Abstract

Abstract A hypothetical mechanism for creating subsurface cracks during frictional sliding has been proposed as part of the process of abrasive wear of rubber. It consists of the unbounded elastic expansion of microscopic precursor voids until they burst open as cracks, under the action of internal pressure or of a triaxial tension in the surrounding rubber. This conjecture accounts for enhanced resistance to abrasion for compounds reinforced with carbon black, in terms of increased stiffness without much loss of extensibility, and for the lack of correlation of abrasion resistance with other measures of strength. It. should be noted that it is specific to soft, extensible materials, and thus it also accounts for marked differences in the nature of the wear process in rubbery materials compared to plastics and metals. Only rubbery materials appear to abrade away by a linking up of microcracks at right angles to the sliding direction to produce characteristic wear ridges known as the Schallamach abrasion pattern. Three mechanisms of generating a sufficiently large inflation pressure or triaxial tension are discussed. The most probable one seems to be thermal decomposition of rubber, generating volatile decomposition products—a microscale blowout process. This would be aggravated by a simultaneous softening of the rubber on heating. Although strictly conjectural, the proposed wear mechanism suggests a number of interesting experiments.
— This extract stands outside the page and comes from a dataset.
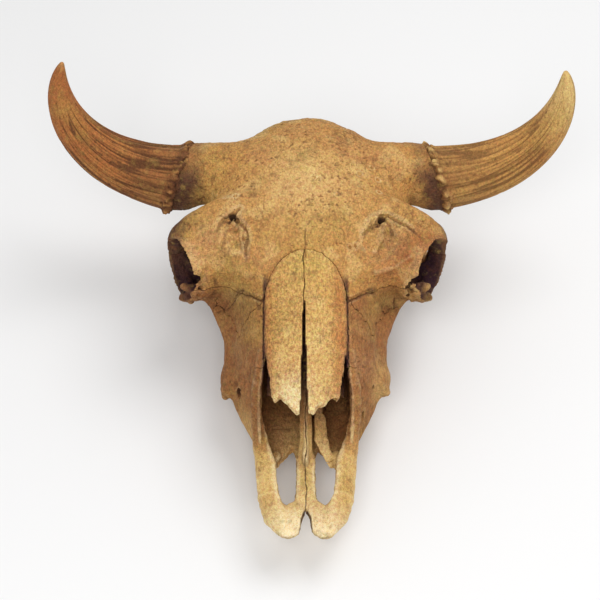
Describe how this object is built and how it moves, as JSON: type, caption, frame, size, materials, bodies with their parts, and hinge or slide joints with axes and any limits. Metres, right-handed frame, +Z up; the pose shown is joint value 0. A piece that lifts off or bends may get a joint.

For example, it would be helpful to know whether the character of wear changes when abrasion is carried out under a large superimposed hydrostatic pressure. Also, not enough is known about abrasion in vacuo. Is the process altered in kind, as well as in rate? And if thermal decomposition is, indeed, an important mechanism of initating subsurface cracks, what is the effect of changes in thermal conductivity of the abrading material on the rate of wear?